Stocks of eel species most notably those in temperate Northern Hemisphere regions, have exhibited declines. These include the European Eel, currently listed as Critically Endangered (CR) on the IUCN Red List of Threatened Species, as well as the Japanese Eel and American Eel, which are classified as Endangered (EN).
As artificial breeding of Anguilla spp. is not yet commercially viable, most of consumed eels originate from wild eel fry (glass eels) that are captured and then farmed. Live eel fry have become targets for capture in many countries as essential 'seed' in farming/aquaculture operations. Eel farming predominantly occurs in East Asia (China, Japan, South Korea and Taiwan), with Hong Kong being an important trade hub.
With the European Eel being listed CITES Appendix II in 2007, which came into effect in 2009, and the low catches of Japanese eels in the early 2010s, fishing and trade of live fry of other eel species has increased. Imports from the Americas into East Asia remain high while Haiti and the Dominican Republic seem to have become key exporters of live eel fry recently.

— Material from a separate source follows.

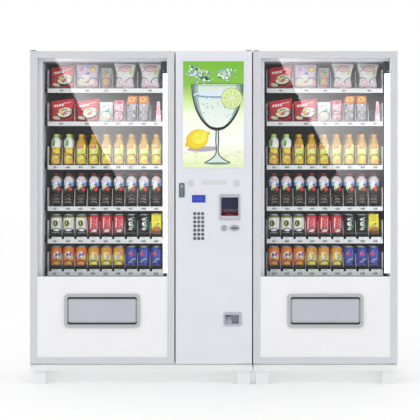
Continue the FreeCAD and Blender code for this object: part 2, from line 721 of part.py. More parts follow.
def make_keypad():
    """The fascia with its screen window and key holes, the screen, and the keys."""
    board = plate("fascia_board", "fascia_centre", "fascia_height", "fascia_wide", "fascia_high",
                  "fascia_front", "door_face", "fascia_corner")
    holes = [slab("fascia_centre", "screen_height", "screen_wide + 2 * screen_play",
                  "screen_high + 2 * screen_play", "fascia_front - past", "door_face + past")]
    for row in range(KEY_ROWS):
        for column in range(KEY_COLUMNS):
            x, z = key_place(column, row)
            holes.append(cylinder((x, "fascia_front - past", z), "key_radius + key_play", "3 * past", "Y"))
            button = rounded_button(f"key_r{row + 1}_c{column + 1}", x, z, "key_radius",
                                    "door_face - key_proud", "key_long", "key_round")
            node(f"key_r{row + 1}_c{column + 1}", [button])
    node("keypad_fascia", [cut(board, holes)])
    screen_front = "fascia_front + screen_setback"
    node("display_screen", [slab("fascia_centre", "screen_height", "screen_wide", "screen_high",
                                 screen_front, f"{screen_front} + screen_deep")])


def make_bill_acceptor():
    """A bezel with a sunk window and a note mouth, on a body that passes through the door."""
    bezel = plate("bill_bezel", "bill_centre", "bill_height", "bill_wide", "bill_high",
                  "front", "door_face", "bill_corner")
    rear = slab("bill_centre", "bill_height", "bill_body_wide", "bill_body_high",
                "door_face", "door_face + bill_body_deep")
    window = slab("bill_centre", "bill_window_height", "bill_window_wide", "bill_window_high",
                  "front - past", "front + bill_window_deep")
    mouth = slab("bill_centre", "mouth_height", "mouth_wide", "mouth_high",
                 "front - past", "front + mouth_deep")
    node("bill_acceptor", [cut(fuse([bezel, rear]), [fuse([window, mouth])])])


def make_coin_parts():
    """The coin slot's oval plate, the return button and the cup that coins drop into."""
    oval = doc.addObject("Part::Ellipse", "oval")
    oval.setExpression("MajorRadius", bound("coin_plate_long"))
    oval.setExpression("MinorRadius", bound("coin_plate_short"))
    oval.Placement = Placement(Vector(), Rotation(Vector(1, 0, 0), 90))
    place(oval, ("coin_slot_centre", "door_face", "coin_height"))
    disc = doc.addObject("Part::Extrusion", "oval_plate")
    disc.Base = oval
    disc.DirMode = "Custom"
    disc.Dir = Vector(0, -1, 0)
    disc.Solid = True
    disc.setExpression("LengthFwd", bound("coin_plate_thick"))
    slot = slab("coin_slot_centre", "coin_height", "coin_slot_wide", "coin_slot_high",
                "door_face - 2 * past", "door_face + past")
    node("coin_slot_plate", [cut(disc, [slot])])

    button = rounded_button("coin_return_button", "return_centre", "coin_height", "return_radius",
                            "door_face - return_proud", "return_long", "return_round")
    node("coin_return_button", [button])

    rim = plate("cup_rim", "cup_centre", "cup_height", "cup_wide", "cup_high", "door_face - cup_proud",
                "door_face", "cup_corner")
    pocket = slab("cavity_centre", "cavity_height", "cup_body_wide", "cup_body_high",
                  "door_face", "cavity_back + cup_wall")
    cavity = slab("cavity_centre", "cavity_height", "cavity_wide", "cavity_high",
                  "door_face - 2 * past", "door_face + cavity_deep")
    ramp = doc.addObject("Part::Wedge", "ramp")
    limits = {
        "Xmin": "0", "Xmax": "ramp_wide", "Ymin": "0", "Ymax": "ramp_high",
        "Zmin": "0", "Zmax": "cavity_deep - ramp_front", "X2min": "0", "X2max": "ramp_wide * 0.85",
        "Z2min": "0", "Z2max": "(cavity_deep - ramp_front) * 0.35",
    }
    for limit, formula in limits.items():
        ramp.setExpression(limit, bound(formula))
    ramp.Placement = Placement(Vector(), Rotation(Vector(1, 0, 0), 90))
    place(ramp, ("cavity_centre - cavity_wide / 2", "cavity_back", "cavity_height - cavity_high / 2"))
    node("coin_cup", [cut(fuse([rim, pocket]), [cavity]), ramp])


def make_lock():
    """A shallow housing with a handle that pops out of it."""
    housing = plate("lock_body", "lock_centre", "lock_height", "lock_wide", "lock_high",
                    "door_face - lock_proud", "door_face", "lock_corner")
    rear = slab("lock_centre", "lock_height", "lock_body_wide", "lock_body_high",
                "door_face", "door_face - lock_proud + lock_deep")
    handle_back = "door_face - handle_proud + handle_thick"
    well = slab("lock_centre", "lock_height", "handle_wide + 2 * handle_play",
                "handle_high + 2 * handle_play", "door_face - 3 * past", f"{handle_back} + handle_play")
    node("lock_housing", [cut(fuse([housing, rear]), [well])])
    node("lock_handle", [plate("lock_handle", "lock_centre", "lock_height", "handle_wide", "handle_high",
                               "door_face - handle_proud", handle_back, "handle_corner")])


# ---------------------------------------------------------------- build, check and write

def check_and_write():
    """Stop on any failed object, then write each sub-part to its own file."""
    doc.recompute()
    for item in doc.Objects:
        if {"Invalid", "Error"} & set(item.State):
            raise RuntimeError(f"{item.Label} failed: {item.State}")
    os.makedirs("parts", exist_ok=True)
    for part in nodes:
        if part.Shape.isNull() or not part.Shape.isValid():
            raise RuntimeError(f"{part.Label} has no valid shape")
        part.Shape.exportStep(f"parts/{part.Label}.step")
    print(len(nodes), "sub-parts written")


sheet = make_sheet()
make_shells()
make_liners()
make_base()
make_trays()
make_spiral("spiral_main", "left")
make_spiral("spiral_side", "right")
make_lights()
make_bins()
make_coolers()
make_rear()
make_payment_modules()
make_hinges()
for door_side in SIDES:
    make_goods_door(door_side)
make_centre_door()
make_keypad()
make_bill_acceptor()
make_coin_parts()
make_lock()
check_and_write()
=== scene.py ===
"""Looks of the snack vending machine: materials, stock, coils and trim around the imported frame.

Shapes are drawn in millimetres. Shape.mesh and put turn them into metres.
"""
import math
import random

import bmesh
import bpy
from mathutils import Matrix, Vector


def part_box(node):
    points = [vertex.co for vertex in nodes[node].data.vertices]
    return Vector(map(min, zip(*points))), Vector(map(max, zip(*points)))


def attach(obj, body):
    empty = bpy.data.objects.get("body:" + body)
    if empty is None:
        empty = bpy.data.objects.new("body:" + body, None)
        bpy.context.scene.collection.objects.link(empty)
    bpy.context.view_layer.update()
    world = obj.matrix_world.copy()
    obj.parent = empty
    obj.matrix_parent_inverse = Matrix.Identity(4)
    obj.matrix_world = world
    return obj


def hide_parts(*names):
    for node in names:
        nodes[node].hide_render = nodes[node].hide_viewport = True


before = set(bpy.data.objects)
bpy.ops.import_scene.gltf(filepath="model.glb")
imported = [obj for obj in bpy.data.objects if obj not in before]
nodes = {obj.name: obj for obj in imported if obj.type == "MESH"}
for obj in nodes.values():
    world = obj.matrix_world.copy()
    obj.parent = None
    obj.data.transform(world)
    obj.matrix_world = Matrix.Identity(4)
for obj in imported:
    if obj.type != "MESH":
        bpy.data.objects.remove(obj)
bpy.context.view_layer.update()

scene = bpy.context.scene
MM = 0.001
SIDES = ("left", "right")


# ---------------------------------------------------------------- places worked out from the frame

def box(name):
    """A CAD node's low and high corners, in millimetres."""
    return [Vector([round(value / MM, 4) for value in corner]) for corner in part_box(name)]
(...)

Customs import data for Anguilla live eel fry for the East Asian countries and territories provide an overview of trade dynamics of live eel fry imported into the region. As species-specific Customs data are not available, geographic origin and the IUCN Red List were used to infer the likely eel species being traded and supplied to farms conducted (e.g., assuming imports from Canada to be American Eel).
It is noted that while all East Asian countries/territories have import codes for live eel fry for aquaculture, the definitions vary, potentially including larger size of eel fry in the data.
The analysis showed that imports of live eel fry from the Americas to East Asia (likely to be American Eel) surged from 2 tonnes in 2004 to 157 tonnes in 2022. The average imports from the Americas from 2009 to 2021 was 29.1 ± 14.3 tonnes, so the imports in 2022 were more than five times the mean.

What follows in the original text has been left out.